I've had lots of people ask me to help them with websites. I decline almost all of them - 98%.

I have worked on a few with the site owner as a paying client. But I have worked on a lot more for free. I've helped twice as many for free as I have been paid to work on. In every case that I have agreed to help, the owner of that site (or their employees) had one incredible asset.... The demonstrated ability to generate *Best on the Web* content in their theme.

Not sales content. Instead, generous, informative, jaw-dropping prose, images and ideas. Almost all of them have succeeded and hold either ubiquitous rankings across their theme or hold TopSERPs for primary terms.

If you don't have a fantastic content source then your "blood, sweat, and tears" description will apply. If you have that resource and the person wants to attack, then the site has an chance of success - IFF you can pull together the SEO and the initial visibility to attract links to their content.

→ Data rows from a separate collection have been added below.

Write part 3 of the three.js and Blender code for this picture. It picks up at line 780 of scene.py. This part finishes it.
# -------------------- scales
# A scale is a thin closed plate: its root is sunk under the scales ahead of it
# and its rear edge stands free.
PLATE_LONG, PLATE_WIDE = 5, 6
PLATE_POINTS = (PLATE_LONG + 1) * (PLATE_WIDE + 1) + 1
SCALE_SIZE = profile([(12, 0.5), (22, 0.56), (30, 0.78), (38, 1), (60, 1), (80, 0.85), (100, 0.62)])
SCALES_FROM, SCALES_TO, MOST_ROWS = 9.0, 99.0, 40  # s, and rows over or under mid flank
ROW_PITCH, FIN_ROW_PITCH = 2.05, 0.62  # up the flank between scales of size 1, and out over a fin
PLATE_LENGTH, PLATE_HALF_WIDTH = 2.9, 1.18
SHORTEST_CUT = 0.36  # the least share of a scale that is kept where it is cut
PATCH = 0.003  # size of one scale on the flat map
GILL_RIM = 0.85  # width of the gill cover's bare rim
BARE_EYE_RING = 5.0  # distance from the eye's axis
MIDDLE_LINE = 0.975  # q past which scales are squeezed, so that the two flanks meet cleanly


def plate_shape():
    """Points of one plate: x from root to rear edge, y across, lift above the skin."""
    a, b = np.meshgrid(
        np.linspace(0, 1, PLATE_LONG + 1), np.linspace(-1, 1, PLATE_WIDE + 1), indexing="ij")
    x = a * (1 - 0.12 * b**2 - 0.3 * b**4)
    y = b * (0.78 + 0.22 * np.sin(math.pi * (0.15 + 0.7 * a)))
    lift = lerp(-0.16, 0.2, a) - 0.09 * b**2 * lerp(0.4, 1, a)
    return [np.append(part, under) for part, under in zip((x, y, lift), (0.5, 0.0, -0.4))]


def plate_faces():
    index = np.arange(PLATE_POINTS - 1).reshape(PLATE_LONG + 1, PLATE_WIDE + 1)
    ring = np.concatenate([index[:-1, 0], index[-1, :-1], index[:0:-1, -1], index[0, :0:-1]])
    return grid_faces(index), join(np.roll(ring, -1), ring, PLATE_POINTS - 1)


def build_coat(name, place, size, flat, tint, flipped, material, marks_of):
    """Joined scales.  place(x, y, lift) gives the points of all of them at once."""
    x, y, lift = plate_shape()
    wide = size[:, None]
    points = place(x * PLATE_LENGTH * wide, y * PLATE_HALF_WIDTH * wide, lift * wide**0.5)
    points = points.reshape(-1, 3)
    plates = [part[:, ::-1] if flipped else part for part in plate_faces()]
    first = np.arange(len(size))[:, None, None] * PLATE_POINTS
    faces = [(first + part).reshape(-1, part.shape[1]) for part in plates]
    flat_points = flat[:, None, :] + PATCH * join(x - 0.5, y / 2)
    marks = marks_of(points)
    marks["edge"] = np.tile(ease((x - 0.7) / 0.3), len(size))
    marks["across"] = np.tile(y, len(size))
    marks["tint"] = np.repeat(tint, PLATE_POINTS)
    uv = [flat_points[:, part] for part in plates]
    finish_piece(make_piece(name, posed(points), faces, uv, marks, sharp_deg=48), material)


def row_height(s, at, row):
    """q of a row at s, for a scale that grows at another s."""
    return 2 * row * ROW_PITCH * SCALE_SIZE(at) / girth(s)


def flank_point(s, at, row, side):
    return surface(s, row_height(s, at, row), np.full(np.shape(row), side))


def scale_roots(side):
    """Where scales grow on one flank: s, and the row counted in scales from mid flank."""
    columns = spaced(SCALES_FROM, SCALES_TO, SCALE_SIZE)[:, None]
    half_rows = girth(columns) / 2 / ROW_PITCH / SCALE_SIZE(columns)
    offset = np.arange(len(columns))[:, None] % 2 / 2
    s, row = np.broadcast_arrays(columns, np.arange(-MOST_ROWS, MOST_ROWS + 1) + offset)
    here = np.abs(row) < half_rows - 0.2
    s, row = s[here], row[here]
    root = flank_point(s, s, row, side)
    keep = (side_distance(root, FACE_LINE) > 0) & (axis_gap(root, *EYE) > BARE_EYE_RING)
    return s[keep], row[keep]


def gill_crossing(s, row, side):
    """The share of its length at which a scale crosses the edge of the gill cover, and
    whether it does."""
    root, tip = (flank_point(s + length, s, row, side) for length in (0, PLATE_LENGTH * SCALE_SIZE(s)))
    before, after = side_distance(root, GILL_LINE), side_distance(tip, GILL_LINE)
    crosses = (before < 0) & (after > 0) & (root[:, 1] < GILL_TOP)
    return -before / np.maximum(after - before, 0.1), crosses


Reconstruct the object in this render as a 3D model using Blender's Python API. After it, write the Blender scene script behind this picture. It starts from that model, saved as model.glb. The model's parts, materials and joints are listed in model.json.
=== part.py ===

The people who have been my clients had a "go for their throats" attitude so I enjoyed helping them. I explained the concept of content and they went to war making it. They made and continue to make great content. One guy I helped for free was fuming that wikipedia and a bunch of trash content held TopSERPs in his specialty area. The rest had very small business but enormous knowledge about their field and unique abilities to communicate it.

Lots of one-person websites hold #1 positions at Google for very very difficult terms.

If someone asks me .... "hey, make me a website to sell my stuff... I'll pay you"... I would not take that job for one reason. We don't have a source of links. That means a content source. Without that you must trade links, buy them, or resort to the time-waster methods of article syndication, press releases, blah blah. That does not work in the long term.

Most people who make websites for clients don't have any idea where the links are going to come from. So, identify that first. The client must understand and have the ability to contribute. Your job is making the site. His job is making the content that will make it competitive. It's his fight, not yours. He must know that the content makes the site and gives it its rankings. If he doesn't "get it" then you are not going to succeed long term. If he can't create the content then he must have the resources to pay for that content and advise you on the value to his potential visitors of any content source that you identify.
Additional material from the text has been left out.